Speaking of silk shawls, I have decided to buy one to hang on the wall, but having also decided that my limit is 100€ (and I actually pay 35€ more), what I end up with is a lot more modest than Blanca del Rey's, a triangle rather than a square and half of what would be a smaller square, black with multicolored embroidery (done by hand) in colors that include the salmon color of the paint on the wall.

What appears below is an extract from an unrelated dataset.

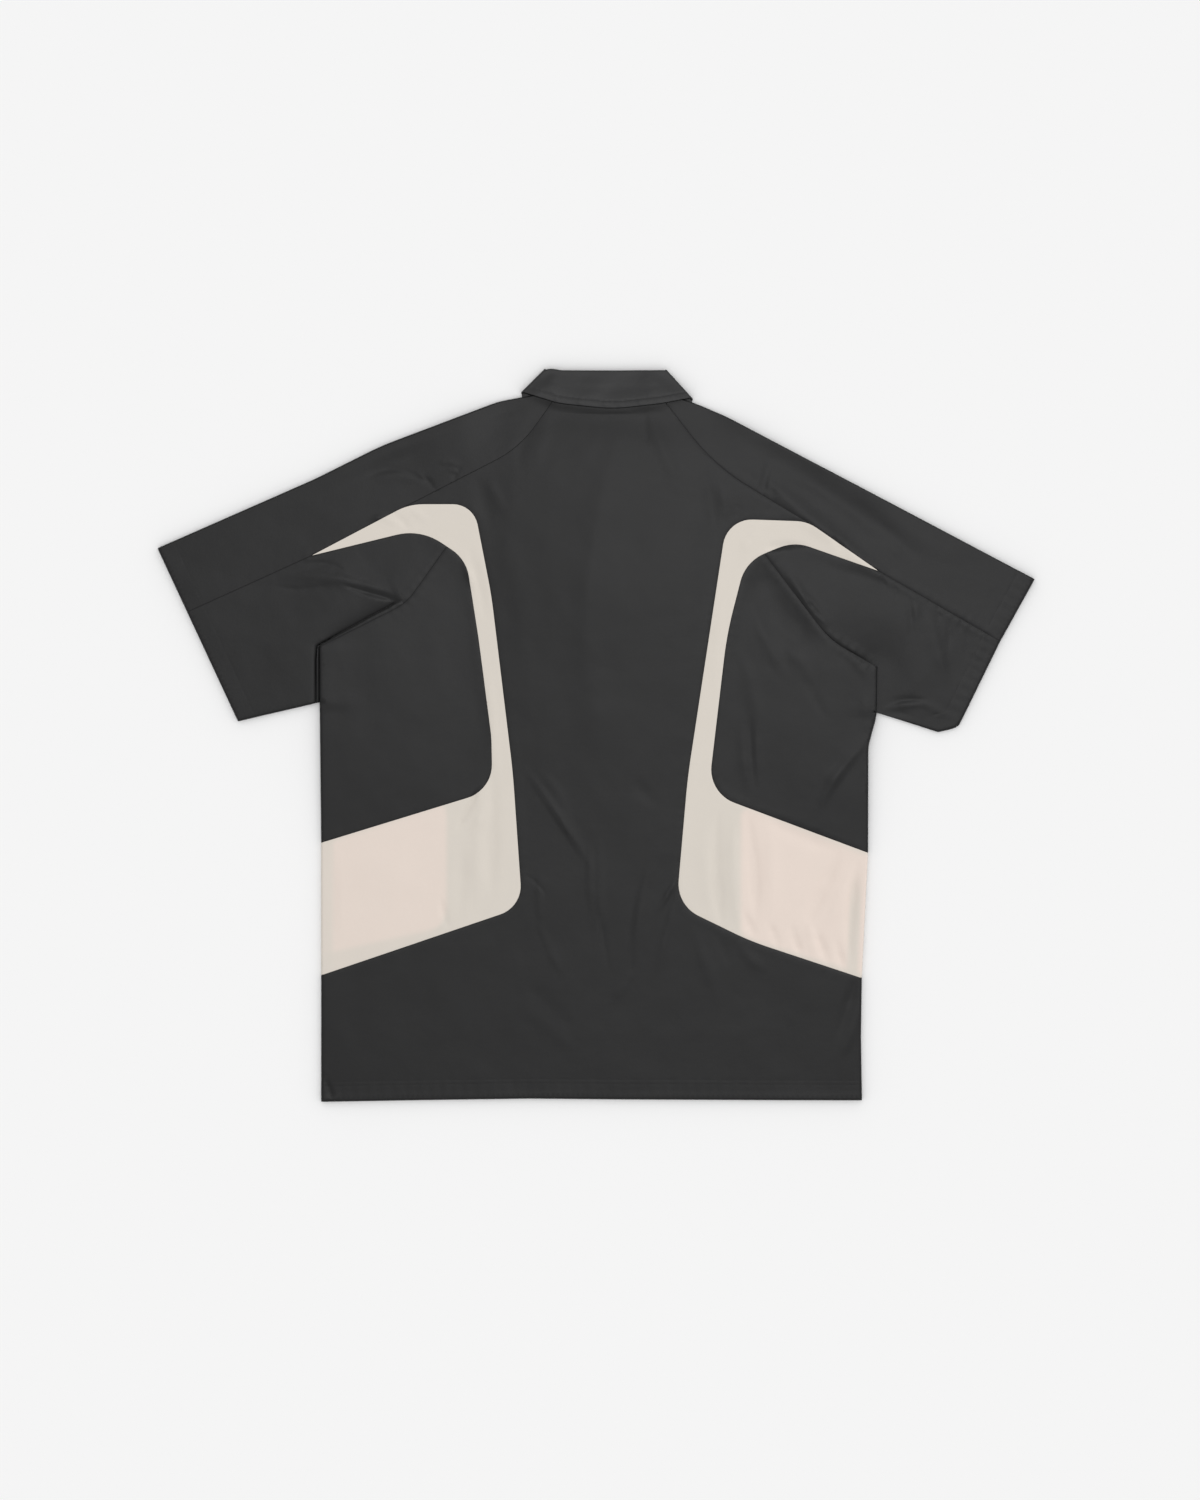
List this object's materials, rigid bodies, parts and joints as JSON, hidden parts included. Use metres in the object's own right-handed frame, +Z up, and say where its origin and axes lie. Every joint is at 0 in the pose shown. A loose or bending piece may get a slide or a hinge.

The two big tourist attractions in Seville are the Cathedral and the Alcázar. We get our first glimpse of the Cathedral before hours when we get there before it opens to tourists to discover a door open for those going to mass. So I can sit and gaze at the enormous hunk of sculpted solid gold, scenes from the Old and New Testaments, that is the main altarpiece while pretending to be Catholic, and I can hear the booming of the organ. I have a parochial interest in this Cathedral because it claims to be the world's largest Gothic cathedral, and for many years I lived in Upper Manhattan around the corner from another cathedral that makes that claim, the Cathedral Church of St. John the Divine (Episcopal). Seville in any event wins out for impressiveness for having been constructed 500 years earlier, which gives it incredibly elaborate sacristies with gem-encrusted gold altar accessories and chapels with 15th-century sculptures. (We come back when it's open for tourists so as to have better light and to see the sacristies.) It also wins out for the Giralda, a high square tower built as part of the mosque that was destroyed to build the Cathedral, which was spared and adorned at the top with a belfry. It is easy to climb because there are 35 ramps instead of stairs, this so the caliph could ride up on his horse to call the faithful to prayer. The view of course is fabulous.

The Alcázar is a grouping of palaces based on a Muslim fortification built in the 9th century, expanded after the Christian Reconquest in the 13th century, with changes continuing into the 16th century. It is full of horseshoe arches and elaborately carved stucco, includes a room with a long rectangular pool flanked by sunken gardens, surrounded by arches. The gardens are extensive, with many fountains. Unlike the Cathedral, there is of course no way to enter before tourist hours, and although we get in line before it opens, the crowds are quite oppressive and get in the way of the view. Most of my pictures are of the upper half of the room to avoid the tourists; I find that waiting for a group to leave means only that another group will enter. (I am beginning to suffer from tourist fatigue, not being tired but being tired of being a tourist.)

We do an enormous amount of walking--south from the Cathedral to the Plaza de España, an enormous semicircular three-story structure of brick, tile, and marble constructed for the 1929 Iberian-American Espo, another day cross the Guadalquivir River on the Triana Bridge to wander in the neighborhood of that name, visiting ceramics shops, I shooting photos of church towers and flower-filled wrought-iron balconies, discovering that in the market the space above the stalls is covered with tiles in elaborate designs. By the Torre de Oro (Gold Tower), a defensive tower built by the river during the 13th century (a Muslim period), we board a boat for a one-hour cruise, not a resounding success because there are about a hundred kiddies on board, you can only hear the commentary if you stand directly in front of a speaker, and what you can see is mostly bridges. Walking by the river turns out to be more rewarding.

I am returning to train travel to get to Granada, my final destination in Spain, on Monday the 29th.